Generally, the increase of bake hardenability causes the deterioration of aging resistance at room temperature. In particular, the inventors have found that, with an increase in content of P added for high strength of the steel, the steel is degraded so much more secondary work embrittlement resistance even in the case of the bake hardenable steel which comprises dissolved carbon in the steel.
For example, when P was added in an amount of 0.07% to produce bake hardenable steel of the tensile strength at the level of 340 MPa, a ductility-brittleness transition temperature (DBTT) of the steel as a reference to determine the secondary work embrittlement was −20° C. at a drawing ratio of 1.9. When P was added in an amount of about 0.09% to produce high strength steel at the level of 390 MPa, the DBTT of the steel was in the range of 0˜10° C., from which it can be concluded that the steel is significantly deteriorated in secondary work embrittlement resistance.
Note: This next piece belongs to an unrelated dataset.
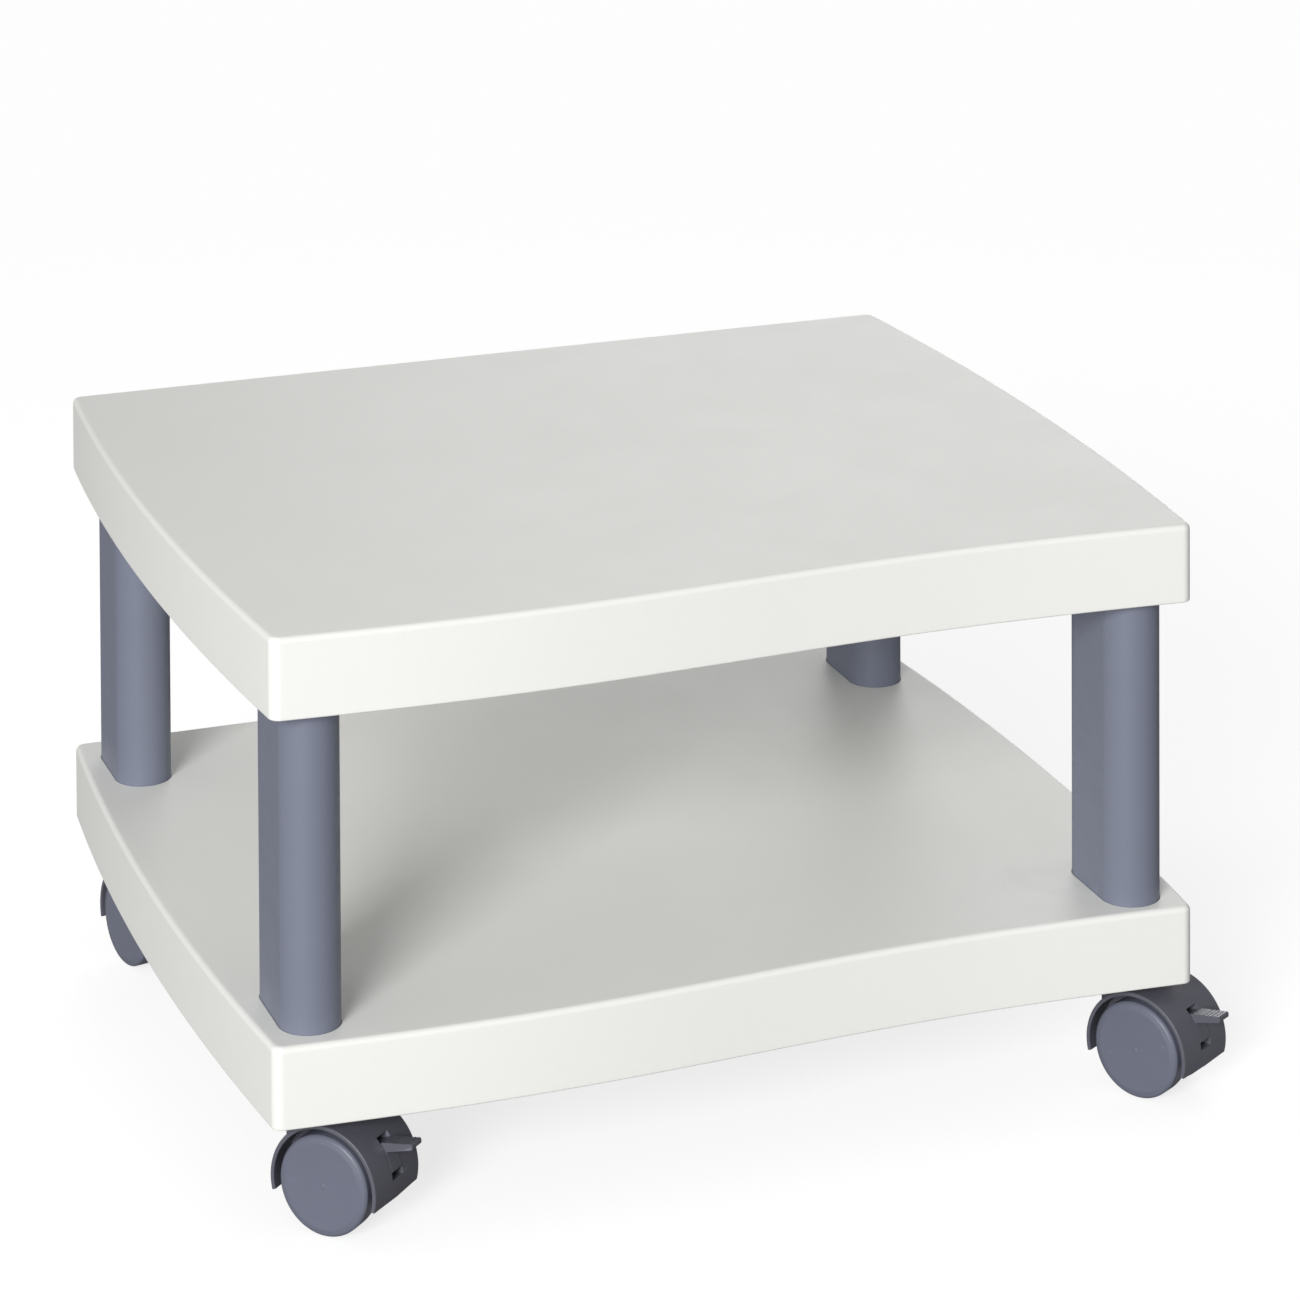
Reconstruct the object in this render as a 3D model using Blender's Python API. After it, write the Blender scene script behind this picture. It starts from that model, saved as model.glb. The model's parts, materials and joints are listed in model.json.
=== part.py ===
"""Mobile printer stand: two moulded shelves, four plug-in columns, four twin-wheel casters.

+Z is up, the floor at Z = 0, +X to the right of someone facing the stand, and the
front faces -Y. The origin is under the middle of the overall box. The front right
caster trails out past the shelf, so the shelves' own middle is at X = STAND_X.
Dimensions are in millimetres and are turned into metres as shapes are made.
"""
import math

import bmesh
import bpy
from mathutils import Vector

for old in list(bpy.data.objects):
    bpy.data.objects.remove(old, do_unlink=True)

MM = 0.001

# ---------------------------------------------------------------- driving dimensions
STAND_X = -6.0
GAP = 0.3                 # clearance between parts that plug together

# shelf plan
CORNER_WIDTH = 497.0      # between the corners, across the front
SIDE_BOW = 10.5           # how far each side bows out at mid depth
FRONT_Y = -211.0          # line through the two front corners
BACK_Y = 225.5            # straight rear edge
FRONT_WAVE = 5.5          # the front edge is one full sine wave of this height
CORNER_R = 5.0
MID_Y = (FRONT_Y + BACK_Y) / 2
HALF_DEPTH = (BACK_Y - FRONT_Y) / 2

# shelf section
SKIRT = 41.0              # shelf thickness at its edge
WALL = 3.5
LOWER_Z = 60.0            # underside of the lower shelf's skirt
TOP_Z = 262.0             # underside of the top shelf's skirt
LOWER_DECK_UNDER = LOWER_Z + SKIRT - WALL
TOP_DECK_UNDER = TOP_Z + SKIRT - WALL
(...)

In the methods described above, although boron (B) is added in an amount of about 5 ppm and expected to improve the secondary work embrittlement resistance, the excessive P content limits improvement in DBTT through addition of B.
Furthermore, if B is excessively added to the steel to improve the secondary work embrittlement resistance, the properties of the steel are deteriorated due to the excessive content of B. Thus, there is a limit in the amount of B which can be added to the steel.
Since the steel must have a DBTT of −20° C. or more to prevent the secondary work embrittlement, there are needs to investigate new compositions other than B for the bake hardenable steel and new manufacturing conditions therefor.